To channel the customer centric mindset that drives the often-disruptive — and always wholly original — arguments that digital consultant and thought leader Gerry McGovern presents in his new work, "Transform: A Rebel’s Guide for Digital Transformation," it helps to begin by noticing the book can only be bought in humble paperback form.

It’s a counterintuitive but inspired choice for a book on digital transformation that underscores the book’s guiding thesis.

McGovern suggests today’s digital tools have empowered customers as never before in history, to search, to compare, and above all, to demand that information be delivered in a form that reinforces the usability and time value of that information.

Investing in a New Way of Thinking

With examples that range from the Liberian Ebola crisis to the Ashley Madison dating site, and numerous detours into the philosophy and history behind his arguments, McGovern has delivered a book that is not only overflowing with innovative insights but exhaustively researched and annotated as well.

And — full disclosure — Transform can be a little exhausting to read. It’s not a guidebook so much as a textbook and virtually every page of my review copy has the highlighted passages, scribbled margin notes and dog eared pages to prove it.

Think of reading the book as an investment in a new way of thinking, not only about digital transformation — a concept that could use some scholarly discussion if ever there was one — but about the potential of new business models that practice radical empathy to empower today’s customers.

Gerry McGovern
Gerry McGovern

(Editor's Note: Gerry McGovern will be delivering a keynote speech at CMSWire's DX Summit, which runs Nov. 14 to 16 at the Radisson Blu Aqua hotel in Chicago. He will speak on the culture of digital transformation on Tuesday, Nov. 15.)
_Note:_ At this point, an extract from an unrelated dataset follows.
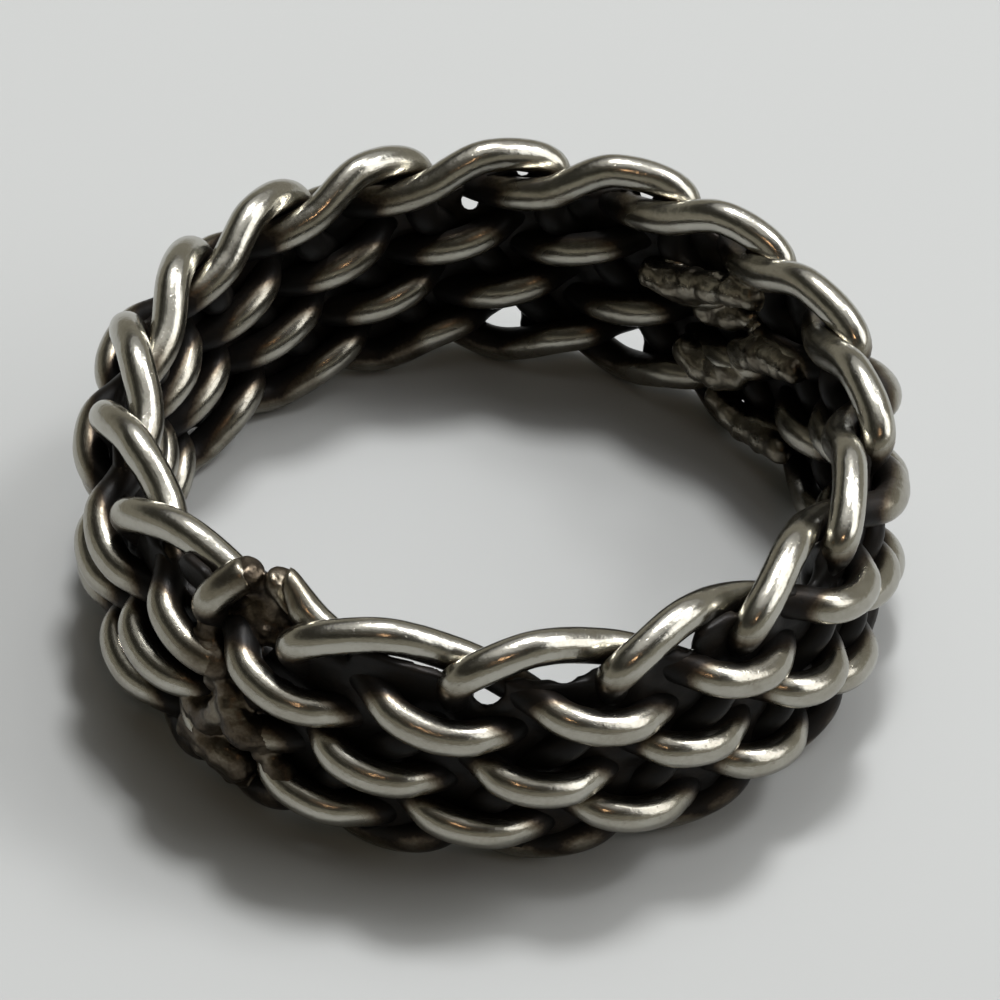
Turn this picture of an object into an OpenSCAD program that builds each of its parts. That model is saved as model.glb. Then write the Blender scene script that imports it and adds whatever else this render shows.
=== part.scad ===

Evangelizing Customer Centricity

Even more exciting — thrilling even — is McGovern’s gift for evangelizing customer-centricity. He truly made me believe that I been let in on a huge secret and what’s more, that when I finished the book, I would have the insight and tools to be an agent for organization-wide customer service change.

For those of you keeping score at home, yes: I read every word of a densely written 193-page treatise and came out feeling like an empowered rebel ready to slay the dragons of corporate arrogance and mediocrity wherever I found them. And let the change begin with me!

Transforming in Spite of Technology

McGovern believes digital transformation holds the promise of a more equitable society that will succeed in spite of technology, not because of it.

He argues the web has shifted the balance of power away from corporations pushing their products on poorly educated consumers and toward a more equal playing field built on trust, engagement and prioritizing customer needs.

Learning Opportunities

Yet unquenchable optimist that he is, McGovern does not propose sending us, his newly deputized citizen consumer advocates out to do battle without weapons. And as a real-world web consultant for more than two decades, McGovern has developed an effective methodology called Top Tasks, which he clearly enumerates in the book through a series of detailed checklists and case studies.

Nefarious or Clueless?

My issues with the book were minor. Perhaps one of the largest hinged on the sheer number of bad actors that McGovern seems to believe are lurking out in the world, just waiting for their chance to undermine customer service at every turn.

From corporate IT departments to power hungry C-suite managers to glib advertising types to hapless government officials, the list grew long — and frankly, a bit tiresome.

Perhaps the power dynamics in Europe where McGovern is based are different, but he never convinced me that nefarious motives and capitalist greed were to blame for customer experience shortfalls so much as simple, pervasive cluelessness.

Establishing the Digital Timeline

Along similar lines, I didn’t feel the evolution of digital customer service was as binary as Transform made it out to be. After all, McGovern himself has been an internet consultant since 1994.

Surely during that time, numerous hardware and software innovations such as smartphones, mobile advertising, social media and the IoT have played a role in moving us away from the supply-push marketing of Mad Men-era packaged goods to the long-tail and gig-economy business models made possible by digital?

Visionary and Scholarly

Finally, I felt several chapters of the book seemed beyond the scope, overly long and didn’t add much. In particular, the chapters discussing the history and evolution of manufacturing, product design and employee relations could have been shortened and the chapter on intranets, while interesting, felt shoehorned in and perhaps better saved for McGovern’s next book.

However, these are the most minor of quibbles. On balance I found Transform to be one of the most outstanding business books I’ve encountered in a long time, both novel and visionary on the one hand and scholarly and buttoned-up on the other. I feel like a better person for having read Transform and recommend it very highly.